The world-renowned journalist has said on many occasions that he learned about democracy in a Baptist church.

“I learned about the freedom of the individual in a Baptist church. I learned about the inviolability of the conscience in a Baptist church. I learned how to compromise in a Baptist church. I learned how to negotiate in a Baptist church. I learned how to speak in a Baptist church and I learned about caring in a Baptist church,” he said in an interview.

In his now-famous series on Public Broadcasting Service (PBS), God and Politics: The Battle for the Bible, first shown in 1987, Moyers further explained his upbringing…

“We were democrats with a small d, a self-governing democracy.
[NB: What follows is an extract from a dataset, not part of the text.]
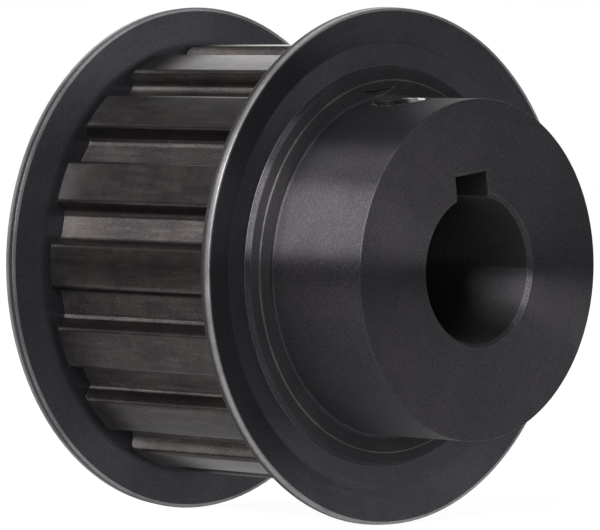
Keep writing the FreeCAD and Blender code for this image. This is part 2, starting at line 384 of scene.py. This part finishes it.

Baptists call it the autonomy of the local church. We chose our own leaders, developed our own programs, without interference from any ecclesiastical organization. Not only was every believer equal before God, each member’s vote was equal to any other. I learned politics in (a Baptist) church, the politics of good faith.

“…In church I was taught that the core of fellowship was not doctrine or dogma, but freedom, the soul’s freedom to follow the teachings of the Bible as one feels led by the spirit of God.”
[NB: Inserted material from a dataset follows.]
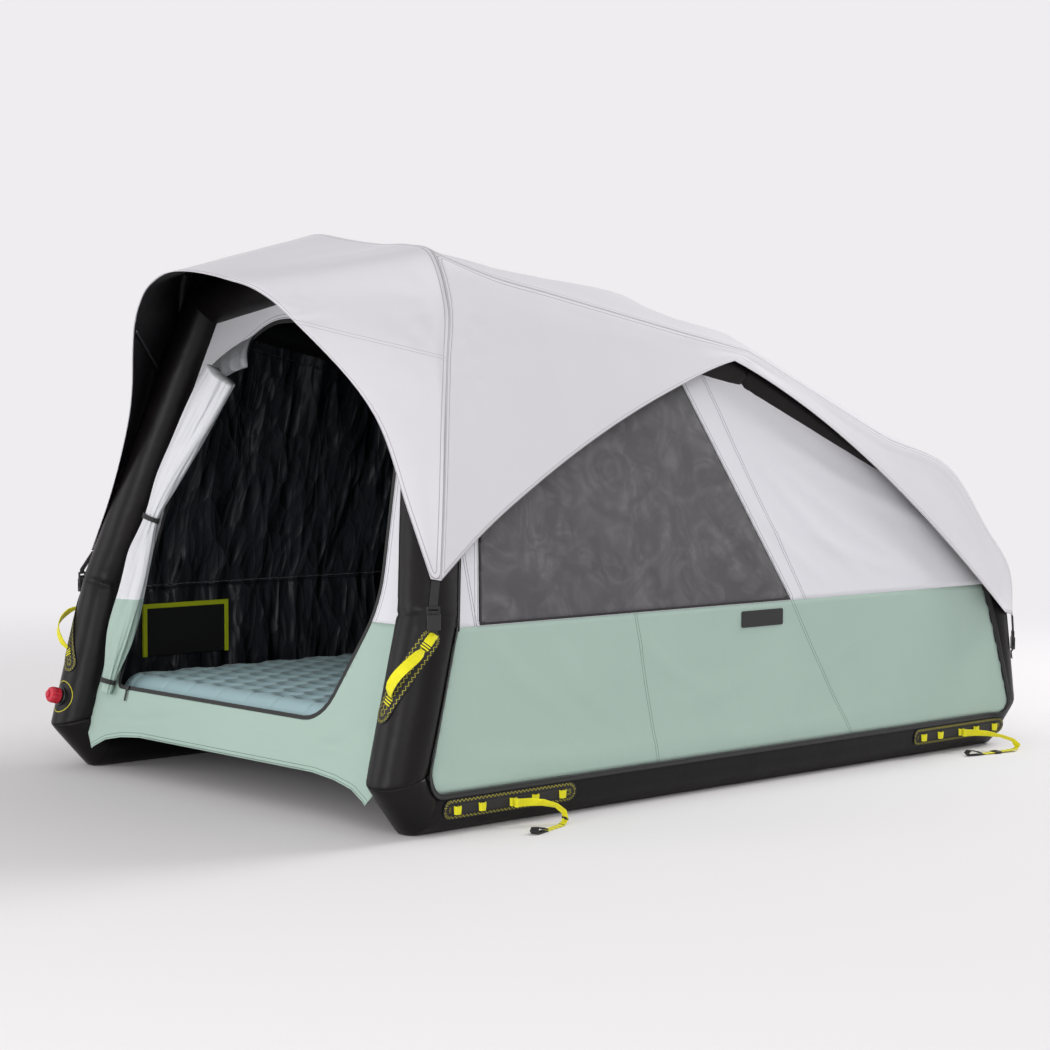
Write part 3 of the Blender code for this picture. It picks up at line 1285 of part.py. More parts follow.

After growing up in East Texas, and being what some writers have called “the brightest boy in Marshall,” Moyers went to the University of Texas to study journalism. He graduated from UT with honors.

After a year of study in Scotland, he enrolled in Southwestern Seminary, where he pursued a master of divinity degree while serving churches in Brandon, Weir and Loco, Oklahoma.

When he graduated from Southwestern in 1960, he immediately joined the staff of then-U.S. Senator Lyndon Johnson and was the Texas senator’s personal assistant.

Moyers told an interviewer that when he joined Sen. Johnson’s staff, some questioned his vocational commitment. He added that many had thought he would take a full-time pastorate, but he had entered seminary thinking he would be a teacher.

Jokingly, he told the interviewer that the student pastorates he held while in seminary helped him realize that his calling lay elsewhere. “I’m awfully glad that something, whatever it was, spared me for what I can do best

. “When I look back, the people to whom I am most indebted are the warm and patient and loving people of Brandon and Weir and Loco who could, despite what I said between 11 and 12 o’clock, have me to dinner at 12:30 and still be a friend,” he recalls.

After serving as Johnson’s personal assistant, Moyers became executive assistant during the 1960 presidential campaign when Johnson ran for vice-president on the ticket with John F. Kennedy.

After serving as associate director and deputy director of the Peace Corps, he became President Johnson’s special assistant and press secretary.

His career also has included being publisher of Newsday, and a renowned broadcaster with CBS, PBS and NBC.

During his 25 years of broadcasting, Moyers has pursued a spectrum of journalism, for which he has received many awards, including 30 Emmys, the George Foster Peabody Award for political reporting and international coverage and the prestigious Gold Baton, which is the highest award of the Alfred I. DuPont Columbia University Awards.

Columbia University president Michael Sovern has called Moyers “a unique voice, still seeking new frontiers in television, daring to assume that viewing audiences are willing to think and learn.”

Political reporter Claudia Dreifus interviewed Moyers for a magazine piece and wrote that in person he “has that same strong face, that same inquiring expression, that same intense intelligence that make him such a remarkable interviewer.”

He has produced such programs as “The Secret Government,” “The Constitution in Crisis,” “God and Politics,” “Healing of the Mind,” and “Amazing Grace.” Perhaps his most famous interview was a series of six featuring Sarah Lawrence College professor Joseph Campbell and entitled “Joseph Campbell and the Power of Myth.”

Moyer’s latest production is Genesis: A Living Conversation with Bill Moyers. This production is a ten-part series which premiers on PBS, Wednesday, October 16, at 8:00 p.m. The remaining nine programs will air on consecutive Sundays beginning October 20, at 6:00 p.m. Genesis: A Living Conversation with Bill Moyers is also a published book which will be available at the convention.

Moyers is married to the former Judith Davidson. They have three children.